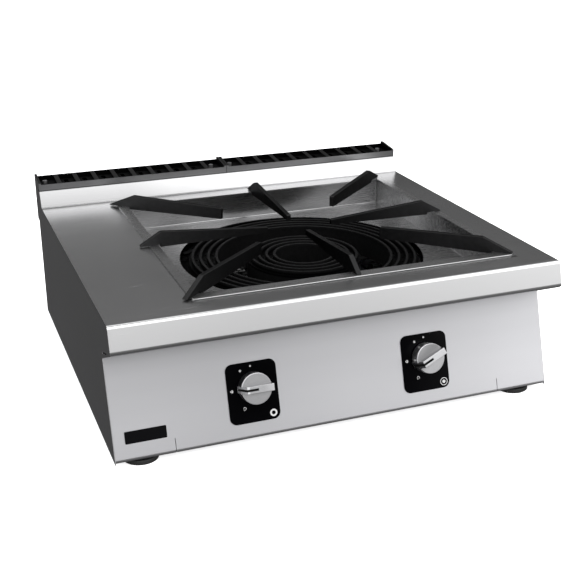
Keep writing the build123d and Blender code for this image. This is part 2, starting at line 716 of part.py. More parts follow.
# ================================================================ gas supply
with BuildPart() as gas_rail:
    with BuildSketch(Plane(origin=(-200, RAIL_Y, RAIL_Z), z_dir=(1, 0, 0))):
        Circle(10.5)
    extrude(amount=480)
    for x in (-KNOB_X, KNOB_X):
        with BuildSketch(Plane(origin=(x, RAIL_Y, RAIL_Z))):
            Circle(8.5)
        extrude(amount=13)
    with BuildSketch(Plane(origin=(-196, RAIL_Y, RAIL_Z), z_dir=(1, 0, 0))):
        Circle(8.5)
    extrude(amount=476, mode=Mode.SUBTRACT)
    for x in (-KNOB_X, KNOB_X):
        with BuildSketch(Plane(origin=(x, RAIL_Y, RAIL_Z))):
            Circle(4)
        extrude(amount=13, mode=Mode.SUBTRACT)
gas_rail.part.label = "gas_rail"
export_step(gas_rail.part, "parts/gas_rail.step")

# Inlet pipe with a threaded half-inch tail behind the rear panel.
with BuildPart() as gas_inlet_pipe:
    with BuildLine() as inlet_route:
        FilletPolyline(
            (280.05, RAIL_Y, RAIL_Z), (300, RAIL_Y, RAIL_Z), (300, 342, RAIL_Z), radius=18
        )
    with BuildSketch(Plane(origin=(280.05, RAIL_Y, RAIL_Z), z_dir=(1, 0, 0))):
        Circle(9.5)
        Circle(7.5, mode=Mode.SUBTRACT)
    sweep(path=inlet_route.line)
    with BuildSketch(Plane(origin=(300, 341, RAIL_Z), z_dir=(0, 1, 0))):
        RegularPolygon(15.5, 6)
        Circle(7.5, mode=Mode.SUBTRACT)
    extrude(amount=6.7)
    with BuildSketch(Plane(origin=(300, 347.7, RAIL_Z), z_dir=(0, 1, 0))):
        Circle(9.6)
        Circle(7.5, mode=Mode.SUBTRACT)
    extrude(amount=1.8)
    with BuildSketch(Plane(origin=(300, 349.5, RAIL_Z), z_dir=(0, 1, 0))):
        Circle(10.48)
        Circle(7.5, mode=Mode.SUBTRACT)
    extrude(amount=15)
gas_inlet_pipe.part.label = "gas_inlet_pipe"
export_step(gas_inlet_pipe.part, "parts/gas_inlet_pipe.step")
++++
**EXERCISE BRIEF:** Gather all lines from the listing above in which "parts" occurs.

**THE COMPLETED TASK:**
Keep writing the build123d and Blender code for this image. This is part 2, starting at line 716 of part.py. More parts follow.
export_step(gas_rail.part, "parts/gas_rail.step")
export_step(gas_inlet_pipe.part, "parts/gas_inlet_pipe.step")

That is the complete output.